Stated task:
What is the number of lines holding the word "shown"? Give that number alone.

start Supplied information

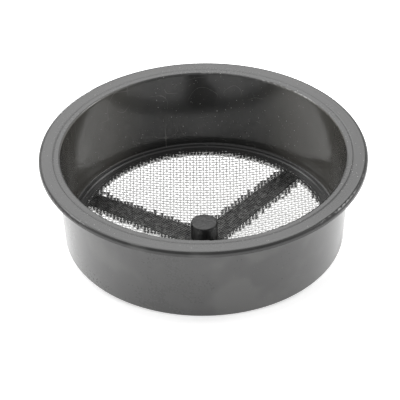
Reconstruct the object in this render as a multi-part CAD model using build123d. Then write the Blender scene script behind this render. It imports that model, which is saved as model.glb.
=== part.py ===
from build123d import *
from math import cos, radians, tan
import os

# Round strainer basket: a black moulding with a wide rim, and a woven mesh caught in its cone-shaped bottom.
# All sizes are in millimetres. Z is the basket's axis, and z = 0 is the underside of the hub,
# which is the lowest point. The photograph looks along +Y, from in front of the basket.

# Rim: a flat flange with a rounded outer edge and a fine groove in its top
rim_d = 150.0
rim_w = 9.9
rim_t = 2.4
rim_edge_round = 1.6
rim_root_round = 1.0
mouth_round = 1.1
groove_inset = 3.2
groove_w = 1.0
groove_deep = 0.12

# Wall: thin and drafted, and it ends in a narrow foot below the ledge
wall_t = 2.3
wall_draft = 3.6
foot_h = 4.2
foot_round = 0.8

# Ledge: the shelf inside the wall, with a raised bead where the mould clamped the mesh
ledge_depth = 39.4
ledge_w = 6.8
ledge_corner_round = 0.8
bead_inset = 2.4
bead_w = 1.6
bead_h = 0.5

# Cone-shaped bottom: the ledge, spokes that widen towards the middle, and a hub
floor_t = 2.4
window_corner_round = 1.0
cone_angle = 11.8
hub_shoulder = 1.75
spoke_count = 3
spoke_first_angle = 40.5
spoke_ring_w = 9.2
spoke_hub_w = 11.8

# Lift peg: cored from below, so that its wall is about as thick as the rest
peg_d = 12.5
peg_h = 9.6
peg_wall = 2.0
peg_edge_round = 0.8

# Mesh: a cone-shaped wall with gaps between flat strands, and a ridge along each strand.
# The ridges along X are on top and the ones along Y are underneath, as in a plain weave.
mesh_below_top = 0.6
mesh_catch = 1.6
mesh_t = 0.6
strand_pitch = 11.1
strand_w = 2.8
ridge_w = 1.2
ridge_h = 0.2
ridge_root = 0.15
smallest_gap = 6.0

# Locks: the plastic that went through the mesh inside each spoke
lock_count = 4
lock_d = 2.4

# Heights and radii that follow from the sizes above
cone_slope = tan(radians(cone_angle))
wall_slope = tan(radians(wall_draft))
rim_r = rim_d / 2
mouth_r = rim_r - rim_w
ledge_outer_r = mouth_r - ledge_depth * wall_slope
window_r = ledge_outer_r - ledge_w
peg_r = peg_d / 2
hub_r = peg_r + hub_shoulder
ledge_z = floor_t + (window_r - hub_r) * cone_slope
rim_top_z = ledge_z + ledge_depth
rim_seat_z = rim_top_z - rim_t
foot_z = ledge_z - foot_h
mesh_inner_r = hub_r - mesh_catch
mesh_outer_r = window_r + mesh_catch


def wall_inner_r(z):
    """Radius of the wall's inside at height z."""
    return mouth_r - (rim_top_z - z) * wall_slope


def wall_outer_r(z):
    """Radius of the wall's outside at height z."""
    return wall_inner_r(z) + wall_t / cos(radians(wall_draft))


def mesh_mid_z(r):
    """Height of the mesh's middle surface at radius r."""
    return floor_t - mesh_below_top + (r - hub_r) * cone_slope


def revolved(corners):
    """Solid of revolution about Z from a closed list of (radius, height, rounding)."""
    points = [(r, z) for r, z, _ in corners]
    roundings = [rounding for _, _, rounding in corners]
    with BuildPart() as turned:
        with BuildSketch(Plane.XZ):
            with BuildLine():
                FilletPolyline(*points, radius=roundings, close=True)
            make_face()
        revolve(axis=Axis.Z)
    return turned.part


def cone_layer(low, high):
    """Conical wall from low to high above the mesh's middle surface, over the whole mesh."""
    return revolved([
        (mesh_inner_r, mesh_mid_z(mesh_inner_r) + low, 0),
        (mesh_outer_r, mesh_mid_z(mesh_outer_r) + low, 0),
        (mesh_outer_r, mesh_mid_z(mesh_outer_r) + high, 0),
        (mesh_inner_r, mesh_mid_z(mesh_inner_r) + high, 0),
    ])


def prism(plan):
    """The plan outline as an upright prism through the whole bottom."""
    return extrude(Pos(0, 0, -floor_t) * plan, amount=rim_top_z)


def spoke_angles():
    """Directions of the spokes from the axis, in degrees."""
    return [spoke_first_angle + index * 360 / spoke_count for index in range(spoke_count)]


def spoke_outline(angle):
    """Plan of one spoke, from the axis into the ring."""
    outline = Polygon(
        (0, -spoke_hub_w / 2),
        (hub_r, -spoke_hub_w / 2),
        (window_r, -spoke_ring_w / 2),
        (mesh_outer_r, -spoke_ring_w / 2),
        (mesh_outer_r, spoke_ring_w / 2),
        (window_r, spoke_ring_w / 2),
        (hub_r, spoke_hub_w / 2),
        (0, spoke_hub_w / 2),
        align=None,
    )
    return Rot(0, 0, angle) * outline


def window_plan():
    """Plan of the openings between ring, spokes and hub, with rounded corners."""
    plan = Circle(window_r) - Circle(hub_r)
    for angle in spoke_angles():
        plan -= spoke_outline(angle)
    return fillet(plan.vertices(), window_corner_round)


def lock_plan():
    """Plan of the locks, in a row along the middle of each spoke."""
    step = (window_r - hub_r) / lock_count
    plan = Sketch()
    for angle in spoke_angles():
        for index in range(lock_count):
            plan += Rot(0, 0, angle) * Pos(hub_r + (index + 0.5) * step, 0) * Circle(lock_d / 2)
    return plan


def moulding_blank():
    """The moulding before its windows are cut: rim, wall, ledge, full bottom and peg."""
    groove_r = mouth_r + groove_inset
    bead_r = ledge_outer_r - bead_inset
    bead_top_z = ledge_z + bead_h
    under_z = ledge_z - floor_t
    peg_top_z = floor_t + peg_h
    core_r = peg_r - peg_wall
    core_top_z = peg_top_z - peg_wall
    return revolved([
        (core_r, 0, 0),
        (hub_r, 0, 0),
        (window_r, under_z, 0),
        (wall_inner_r(under_z), under_z, 0),
        (wall_inner_r(foot_z), foot_z, 0),
        (wall_outer_r(foot_z), foot_z, foot_round),
        (wall_outer_r(rim_seat_z), rim_seat_z, rim_root_round),
        (rim_r, rim_seat_z, 0),
        (rim_r, rim_top_z, rim_edge_round),
        (groove_r + groove_w / 2, rim_top_z, 0),
        (groove_r, rim_top_z - groove_deep, 0),
        (groove_r - groove_w / 2, rim_top_z, 0),
        (mouth_r, rim_top_z, mouth_round),
        (ledge_outer_r, ledge_z, ledge_corner_round),
        (bead_r + bead_w / 2, ledge_z, 0),
        (bead_r + bead_w / 2 - bead_h, bead_top_z, 0),
        (bead_r - bead_w / 2 + bead_h, bead_top_z, 0),
        (bead_r - bead_w / 2, ledge_z, 0),
        (window_r, ledge_z, 0),
        (hub_r, floor_t, 0),
        (peg_r, floor_t, 0),
        (peg_r, peg_top_z, peg_edge_round),
        (0, peg_top_z, 0),
        (0, core_top_z, 0),
        (core_r, core_top_z, 0),
    ])


def strands(width, along_y):
    """Plan of parallel strips of one width, side by side at the strand pitch, along X or Y."""
    length = 2 * mesh_outer_r
    reach = int(mesh_outer_r / strand_pitch) + 1
    plan = Sketch()
    for index in range(-reach, reach):
        place = (index + 0.5) * strand_pitch
        if along_y:
            plan += Pos(place, 0) * Rectangle(width, length)
        else:
            plan += Pos(0, place) * Rectangle(length, width)
    return plan


def mesh_blank():
    """The mesh's wall with no gaps, but with its holes for the locks."""
    return cone_layer(-mesh_t / 2, mesh_t / 2) - prism(lock_plan())


def mesh_gaps():
    """Plan of the gaps between the strands, without the slivers along the windows' edges."""
    plan = window_plan() - strands(strand_w, False) - strands(strand_w, True)
    return Sketch() + [gap for gap in plan.faces() if gap.area > smallest_gap]


def mesh_screen():
    """The mesh: its wall with the gaps cut, and the ridges inside the windows."""
    top = mesh_t / 2
    over = cone_layer(top - ridge_root, top + ridge_h) & prism(strands(ridge_w, False) & window_plan())
    under = cone_layer(-top - ridge_h, ridge_root - top) & prism(strands(ridge_w, True) & window_plan())
    return mesh_blank() - prism(mesh_gaps()) + over + under


def basket_body():
    """The moulding, with its windows open and the pocket in which the mesh is caught."""
    return moulding_blank() - prism(window_plan()) - mesh_blank()


def main():
    os.makedirs("parts", exist_ok=True)
    export_step(basket_body(), "parts/basket_body.step")
    export_step(mesh_screen(), "parts/mesh_screen.step")


main()
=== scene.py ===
"""Strainer basket: the looks of its black moulding and its woven mesh, and the studio round it.

All lengths are in metres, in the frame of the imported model: Z is the basket's axis and z = 0 is the
underside of the hub. The mesh is woven wire by wire along the cone in which the moulding caught it.
"""

import random
from math import cos, floor, hypot, pi, radians, sin, sqrt, tan
from types import SimpleNamespace

import bmesh
import bpy
from mathutils import Matrix, Vector


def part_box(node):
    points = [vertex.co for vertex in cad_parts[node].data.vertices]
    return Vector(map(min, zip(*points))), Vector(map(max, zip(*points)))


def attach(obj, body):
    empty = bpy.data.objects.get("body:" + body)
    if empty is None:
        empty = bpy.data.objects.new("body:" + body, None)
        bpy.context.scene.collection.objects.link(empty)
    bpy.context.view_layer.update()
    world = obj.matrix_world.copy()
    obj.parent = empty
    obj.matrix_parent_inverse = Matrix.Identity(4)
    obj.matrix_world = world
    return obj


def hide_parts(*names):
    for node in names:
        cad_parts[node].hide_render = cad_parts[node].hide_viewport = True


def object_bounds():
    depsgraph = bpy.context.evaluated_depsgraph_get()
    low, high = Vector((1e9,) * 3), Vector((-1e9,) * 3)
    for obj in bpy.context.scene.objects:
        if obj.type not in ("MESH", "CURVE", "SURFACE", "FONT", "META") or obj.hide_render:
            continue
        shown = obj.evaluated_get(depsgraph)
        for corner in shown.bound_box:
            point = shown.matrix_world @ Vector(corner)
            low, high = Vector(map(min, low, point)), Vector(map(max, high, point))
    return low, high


bl_info = {
    "name": "Strainer Basket",
    "version": (1, 0, 0),
    "blender": (4, 5, 0),
    "location": "3D View > Sidebar > Strainer Basket",
    "description": "Finishes the moulding, weaves the mesh and sets up the studio",
    "category": "Object",
}

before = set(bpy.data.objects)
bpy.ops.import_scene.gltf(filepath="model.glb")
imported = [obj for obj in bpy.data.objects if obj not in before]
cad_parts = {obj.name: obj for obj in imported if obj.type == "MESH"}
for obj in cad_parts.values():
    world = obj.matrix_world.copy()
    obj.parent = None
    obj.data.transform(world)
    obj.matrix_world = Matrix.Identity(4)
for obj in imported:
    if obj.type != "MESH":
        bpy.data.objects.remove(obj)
cad_low, cad_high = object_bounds()
rim_top_z = cad_high.z
mesh_outer_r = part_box("mesh_screen")[1].x

# Sizes of the moulding that the looks follow, as in the part's source
mouth_r = 0.0651
wall_t = 0.0023
wall_slope = tan(radians(3.6))
ledge_outer_r = 0.06262
window_r = 0.05582
hub_r = 0.008
peg_r = 0.00625
floor_t = 0.0024
cone_slope = tan(radians(11.8))
spoke_count = 3
spoke_first = radians(40.5)
spoke_ring_w = 0.0092
spoke_hub_w = 0.0118
ledge_z = floor_t + (window_r - hub_r) * cone_slope

# How far the wires stay from the mesh's edge, sideways and at their ends, and how far they reach into the hub
wire_edge_gap = 0.0008
wire_end_gap = 0.0005
wire_hub_reach = 0.0013

# Colours of the marks and the studio, as red, green, blue and alpha
SMUDGE = (0.16, 0.16, 0.155, 1.0)
FILM = (0.075, 0.072, 0.066, 1.0)
# The next colour is a painted reflection of the mesh on the inner side walls.
PAINTED_MESH_REFLECTION = (0.115, 0.110, 0.098, 1.0)
SPOKE_HAZE = (0.21, 0.21, 0.205, 1.0)
PEG_BLACK = (0.003, 0.003, 0.003, 1.0)
WIRE_SOIL = (0.62, 0.60, 0.54, 1.0)
PAPER = (0.9, 0.9, 0.9, 1.0)
WHITE = (1.0, 1.0, 1.0, 1.0)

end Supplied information

Expected answer:
3